Looks good, useless in combat...


----------



## Aaron Brooks Wolters (Jul 27, 2012)

FLYBOYJ said:


> Looks good, useless in combat...



I was wondering about that. Seems you'd be sitting motionless WAY to long.


----------



## Lucky13 (Jul 31, 2012)

Too long to get the engine going again or??


----------



## FLYBOYJ (Jul 31, 2012)

You're allowing yourself to be set up as a sitting duck if this is performed with distance between you and your adversary. If this is done to shake an adversary and it works, they were too close and too slow to begin with. Like the old saying "speed if life," this maneuver is impracticable in 99.9% of possible combat scenarios.


----------



## Matt308 (Jul 31, 2012)

Exactly right.
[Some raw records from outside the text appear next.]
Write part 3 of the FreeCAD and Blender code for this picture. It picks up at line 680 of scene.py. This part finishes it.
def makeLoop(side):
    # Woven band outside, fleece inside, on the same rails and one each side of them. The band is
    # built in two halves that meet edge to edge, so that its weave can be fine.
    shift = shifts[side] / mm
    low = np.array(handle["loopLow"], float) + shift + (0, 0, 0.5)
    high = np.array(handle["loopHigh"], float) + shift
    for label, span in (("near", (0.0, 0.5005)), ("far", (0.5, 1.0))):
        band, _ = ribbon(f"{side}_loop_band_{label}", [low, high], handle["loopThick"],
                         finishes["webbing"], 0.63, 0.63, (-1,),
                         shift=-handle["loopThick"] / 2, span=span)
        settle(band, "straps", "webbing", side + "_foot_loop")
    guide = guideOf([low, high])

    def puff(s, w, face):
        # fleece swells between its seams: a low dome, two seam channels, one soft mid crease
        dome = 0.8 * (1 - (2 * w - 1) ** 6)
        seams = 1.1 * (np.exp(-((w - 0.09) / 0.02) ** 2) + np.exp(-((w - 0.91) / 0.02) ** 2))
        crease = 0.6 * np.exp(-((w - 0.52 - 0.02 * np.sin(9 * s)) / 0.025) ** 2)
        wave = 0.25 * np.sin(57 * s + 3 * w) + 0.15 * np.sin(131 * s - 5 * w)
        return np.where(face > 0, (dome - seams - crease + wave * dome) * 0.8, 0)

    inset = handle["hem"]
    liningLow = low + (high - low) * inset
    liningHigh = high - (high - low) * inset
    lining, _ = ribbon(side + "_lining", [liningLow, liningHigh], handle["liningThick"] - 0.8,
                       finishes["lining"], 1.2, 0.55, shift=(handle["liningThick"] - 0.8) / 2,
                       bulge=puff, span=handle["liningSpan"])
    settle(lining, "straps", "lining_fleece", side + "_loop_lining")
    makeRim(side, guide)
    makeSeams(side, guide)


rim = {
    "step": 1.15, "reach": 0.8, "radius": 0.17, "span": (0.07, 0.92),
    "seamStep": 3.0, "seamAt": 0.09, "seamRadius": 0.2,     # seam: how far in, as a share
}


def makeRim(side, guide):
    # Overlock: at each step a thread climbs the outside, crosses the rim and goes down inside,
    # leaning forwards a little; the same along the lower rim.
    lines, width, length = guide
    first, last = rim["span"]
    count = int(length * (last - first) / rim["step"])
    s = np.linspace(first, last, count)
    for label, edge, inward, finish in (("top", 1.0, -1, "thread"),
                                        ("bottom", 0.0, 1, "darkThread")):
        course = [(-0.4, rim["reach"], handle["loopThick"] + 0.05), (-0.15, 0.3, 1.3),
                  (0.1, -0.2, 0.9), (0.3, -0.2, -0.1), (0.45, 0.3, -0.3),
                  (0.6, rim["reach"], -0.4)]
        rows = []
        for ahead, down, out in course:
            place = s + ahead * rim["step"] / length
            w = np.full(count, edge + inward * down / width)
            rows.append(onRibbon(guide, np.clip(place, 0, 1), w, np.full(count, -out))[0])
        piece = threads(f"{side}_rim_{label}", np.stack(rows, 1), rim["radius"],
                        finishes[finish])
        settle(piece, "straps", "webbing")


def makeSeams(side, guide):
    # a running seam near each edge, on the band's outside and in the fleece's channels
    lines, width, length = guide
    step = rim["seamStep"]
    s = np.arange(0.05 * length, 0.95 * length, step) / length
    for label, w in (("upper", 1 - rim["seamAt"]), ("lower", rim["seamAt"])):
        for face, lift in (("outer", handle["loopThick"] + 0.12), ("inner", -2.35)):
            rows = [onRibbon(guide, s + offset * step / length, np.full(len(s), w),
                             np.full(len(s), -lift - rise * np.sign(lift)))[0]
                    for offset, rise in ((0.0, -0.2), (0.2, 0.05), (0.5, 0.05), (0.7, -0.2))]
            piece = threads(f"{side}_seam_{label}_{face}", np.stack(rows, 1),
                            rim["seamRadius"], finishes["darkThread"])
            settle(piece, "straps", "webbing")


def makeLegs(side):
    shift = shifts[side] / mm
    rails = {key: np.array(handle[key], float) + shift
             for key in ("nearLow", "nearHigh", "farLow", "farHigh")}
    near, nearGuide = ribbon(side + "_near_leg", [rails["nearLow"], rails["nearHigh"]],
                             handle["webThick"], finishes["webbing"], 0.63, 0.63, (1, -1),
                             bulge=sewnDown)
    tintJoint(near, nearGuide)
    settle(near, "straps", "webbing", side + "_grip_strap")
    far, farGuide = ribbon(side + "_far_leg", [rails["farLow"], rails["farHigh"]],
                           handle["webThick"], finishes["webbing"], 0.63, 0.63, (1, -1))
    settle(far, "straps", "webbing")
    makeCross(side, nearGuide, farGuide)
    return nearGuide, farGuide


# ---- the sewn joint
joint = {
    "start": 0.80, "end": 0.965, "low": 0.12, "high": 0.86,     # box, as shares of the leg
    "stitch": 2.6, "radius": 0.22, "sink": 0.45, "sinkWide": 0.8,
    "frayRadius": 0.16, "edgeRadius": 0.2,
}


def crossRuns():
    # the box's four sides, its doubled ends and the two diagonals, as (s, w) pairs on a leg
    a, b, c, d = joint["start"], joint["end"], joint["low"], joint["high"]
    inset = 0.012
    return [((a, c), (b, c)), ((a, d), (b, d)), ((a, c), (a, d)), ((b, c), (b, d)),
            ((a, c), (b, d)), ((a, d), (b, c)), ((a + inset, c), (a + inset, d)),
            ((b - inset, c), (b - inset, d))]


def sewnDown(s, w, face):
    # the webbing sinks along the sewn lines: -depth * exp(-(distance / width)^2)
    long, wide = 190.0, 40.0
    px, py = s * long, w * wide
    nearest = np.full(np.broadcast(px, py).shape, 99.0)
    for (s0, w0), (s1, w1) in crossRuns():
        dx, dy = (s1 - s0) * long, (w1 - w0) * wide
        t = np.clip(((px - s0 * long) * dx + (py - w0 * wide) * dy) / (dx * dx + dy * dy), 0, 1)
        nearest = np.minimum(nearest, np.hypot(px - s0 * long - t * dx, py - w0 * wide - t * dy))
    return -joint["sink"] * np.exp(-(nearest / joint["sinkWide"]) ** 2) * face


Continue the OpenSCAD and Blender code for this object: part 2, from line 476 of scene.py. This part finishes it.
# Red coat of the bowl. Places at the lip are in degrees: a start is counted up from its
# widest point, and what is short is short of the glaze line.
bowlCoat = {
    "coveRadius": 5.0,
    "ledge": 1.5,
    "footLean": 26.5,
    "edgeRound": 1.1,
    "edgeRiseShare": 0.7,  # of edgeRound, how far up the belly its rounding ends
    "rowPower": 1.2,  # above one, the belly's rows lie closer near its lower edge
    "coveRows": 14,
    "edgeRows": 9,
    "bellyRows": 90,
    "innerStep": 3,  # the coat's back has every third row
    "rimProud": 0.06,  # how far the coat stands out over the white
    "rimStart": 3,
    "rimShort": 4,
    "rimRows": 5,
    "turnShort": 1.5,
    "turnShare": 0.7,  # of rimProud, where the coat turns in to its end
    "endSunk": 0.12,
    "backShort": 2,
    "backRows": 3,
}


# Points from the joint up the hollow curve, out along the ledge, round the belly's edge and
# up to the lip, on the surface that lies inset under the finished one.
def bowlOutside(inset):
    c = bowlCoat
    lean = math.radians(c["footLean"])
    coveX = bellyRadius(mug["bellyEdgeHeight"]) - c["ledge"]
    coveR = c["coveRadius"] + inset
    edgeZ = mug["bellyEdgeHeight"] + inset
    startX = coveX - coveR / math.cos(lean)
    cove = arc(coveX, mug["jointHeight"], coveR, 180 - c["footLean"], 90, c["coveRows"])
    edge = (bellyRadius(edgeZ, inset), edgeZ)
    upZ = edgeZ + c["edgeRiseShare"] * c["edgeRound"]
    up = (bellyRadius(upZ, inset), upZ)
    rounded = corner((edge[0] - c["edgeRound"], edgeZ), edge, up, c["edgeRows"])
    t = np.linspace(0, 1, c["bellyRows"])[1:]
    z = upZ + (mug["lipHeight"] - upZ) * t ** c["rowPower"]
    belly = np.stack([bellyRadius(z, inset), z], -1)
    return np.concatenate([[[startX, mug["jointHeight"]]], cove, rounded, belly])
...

There is some advantage from the era this maneuver was created during the times when leading edge radars were doppler radars. A fighter's ability to kinematically maneuver at a 90deg angle from an adversary might result in a "loss of lock".

An end all to end all maneuver? Not so much for BVR. A maneuver for knife fighting? Maybe, but it would be the proverbial WWII "cut the throttle and let your enemy pass by" for a stall situation snap shot. How likely is that to occur.

A Hollywood myth. But that is a different thread isn't it.


----------